Harry fastened his travel sack - a grubby but durable, and quite impervious, canvas backpack that had been significantly enlarged on the inside - to the underside of his broom. He stared at the back gate for a moment, and didn't look up at the windows or anything, knowing someone would be watching him leave, to make sure the gate was secure. He'd have to go through the gate to actually Apparate, and lock it behind him.

Even while writing this - I won't say it again, I promise - I was amazed how well this fic came together, at the end. like, I hadn't planned *any* of this and then, the ending was so obvious, the "lock up behind me" so blindingly there. Of course it was how Percy died. I'm still not sure I worded this ending as well as I could have - I fiddled with these next two lines more than the rest of the story, I swear.
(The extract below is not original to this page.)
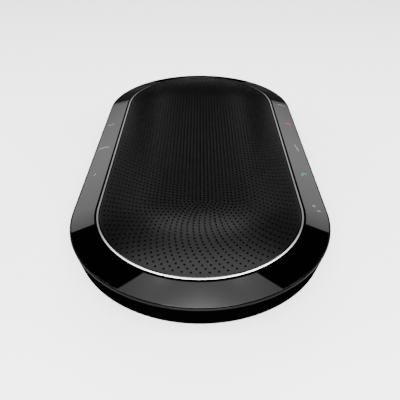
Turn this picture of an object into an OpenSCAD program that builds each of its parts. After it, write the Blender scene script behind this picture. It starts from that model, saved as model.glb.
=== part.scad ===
// Conference speakerphone, free standing on a rubber foot.
// Origin: middle of the footprint, on the table. +Z up, +Y along the long axis,
// towards the end with the sockets. All sizes in millimetres.
//
// Every casing part is a profile in (r, z) carried round a straight-sided,
// round-ended track, where r is the distance from the middle line of the body.

/* [Overall] */
// Length over the lip
overall_length = 332; // [320:2:350]
// Width over the lip
overall_width = 167; // [167:1:172]
// Height from table to the top of the grille's crown
overall_height = 65; // [64:0.5:67]

/* [Top face] */
// Radius of the middle of the trim ring, measured from the middle line
ring_r = 65.7; // [65.5:0.1:66]
// Width of the trim ring
ring_w = 1.8; // [1.4:0.1:2]
// Shadow groove between the trim ring and the touch panel
groove_w = 1.1; // [0.9:0.1:1.3]
// Fall of the touch panel per millimetre of radius
panel_slope = 0.25; // [0.22:0.01:0.27]
// Thickness of the touch panel
panel_t = 1.6; // [1.4:0.1:1.8]
// Width of the housing lip outside the panel
lip_w = 0.8; // [0.7:0.1:1]
// Thickness of the grille sheet
grille_t = 0.8; // [0.6:0.1:1]
// How far the grille's edge sits below the top of the trim ring
grille_drop = 0.1; // [0.1:0.05:0.3]
// Rise of the crowned grille from its edge to the middle
crown_h = 4.9; // [4:0.1:5]

/* [Side] */
// Height of the lower edge of the side band
band_foot_z = 41.1; // [40.5:0.1:41.5]
// How far the side band leans in at its lower edge
band_inset = 3.3; // [3:0.1:4]
// Wall thickness of both housings
wall = 2.4; // [2:0.1:2.6]

/* [Base] */
// Radius of the base where it meets the foot
base_r = 39.5; // [39:0.1:40]
// Radius of the base where it turns out to the overhang
neck_r = 47.8; // [47.5:0.1:49]
// Height of that turn
neck_z = 31.7; // [31.5:0.1:32]
// Clearance from the table to the hard base
base_z = 1.2; // [1:0.1:1.4]

/* [Loudspeaker] */
// Outer radius of the loudspeaker frame
driver_r = 33; // [33:0.1:34]
// Height of the face the loudspeaker frame is seated on
baffle_z = 48; // [47.5:0.1:48]
// Travel of the diaphragm each way
travel = 2.5; // [1:0.1:3]

/* [Sockets] */
// Radius of the 3.5 mm audio plug's bore
audio_bore_r = 1.8; // [1.78:0.01:1.85]
// Depth of the audio bore
audio_bore_l = 13; // [12:0.5:13]
// Radius of the power inlet's bore
power_bore_r = 3.1; // [2.9:0.1:3.2]

/* [Hidden] */
$fn = 64;
eps = 0.01;

H = overall_height - crown_h + grille_drop; // top of the trim ring
R = overall_width / 2;                    // outer radius at the lip
hs = (overall_length - overall_width) / 2; // half length of the straight
ri = ring_r - ring_w / 2;                 // trim ring, inside
ro = ring_r + ring_w / 2;                 // trim ring, outside
rp = ro + groove_w;                       // touch panel, inside
rl = R - lip_w;                           // lip, inside
rpo = rl - 0.4;                           // touch panel, outside
film_t = 0.3;
// Top of the touch panel, and of the bed it lies on, at radius r
function zp(r) = H - 0.4 - panel_slope * (r - rp);
function bed(r) = zp(r) - panel_t - film_t - 0.05;
lip_z = zp(rpo) - 0.15;                   // top of the lip
split_z = band_foot_z + 1.15;             // joint line of the two housings
// Radius of the side band at height z
function band_r(z) = R - band_inset * (lip_z - 0.7 - z) / (lip_z - 0.7 - band_foot_z);
us = (band_foot_z - neck_z) / (R - band_inset - neck_r); // rise of the overhang
// Height of the overhang's outer face at radius r
function under_z(r) = neck_z + us * (r - neck_r);
ws = (neck_r - base_r) / (neck_z - base_z);              // lean of the base wall
// Radius of the base wall's outer face at height z
function base_wall_r(z) = base_r + ws * (z - base_z);
floor_z = base_z + 2.6;                   // inside floor
// Bottom housing's inner surfaces
function in_wall_r(z) = base_wall_r(z) - wall * 1.03;
function in_under_z(r) = under_z(r) + wall * 1.04;
rim_r = neck_r + 3.8;                     // where the base meets the cover
rim_z = under_z(rim_r) + 3;               // top of the base's rim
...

Percy died because of a stupid, tragic mistake. He was stupid and tragic. They found him at home, face up in his bed, a perplexed look on his face, as if he, like everyone else, couldn't quite believe what had happened. The Dark Mark was hovering.

Ginny was the last one to see him alive; they'd gone to the pub the night before, and back to see his apartment. Ginny was also the one that found him the next morning. She should have noticed Percy hadn't even locked the door when she left, but Percy didn't yet know he should. People kind of suspected that it was the mistake that pushed Ginny into the place she was. When she started saying "don't forget to lock the door behind me," they did it. Like everything picked up in death, the saying spread through their family until everyone now used it.

Okay, so that's "antigone, falling". It was something I stumbled over by accident, and I just wish the rest of the stories in the series were as good, but I don't think they are. I have an incredible fondness for this universe, despite it's sadness - I think because, having studied greek tragedy, I know that the sadness isn't the kind you cry over. It's the kind that sinks into your bones. it's formulaeic. That's how greek tragedy works. and I won't talk like a Classics prof anymore.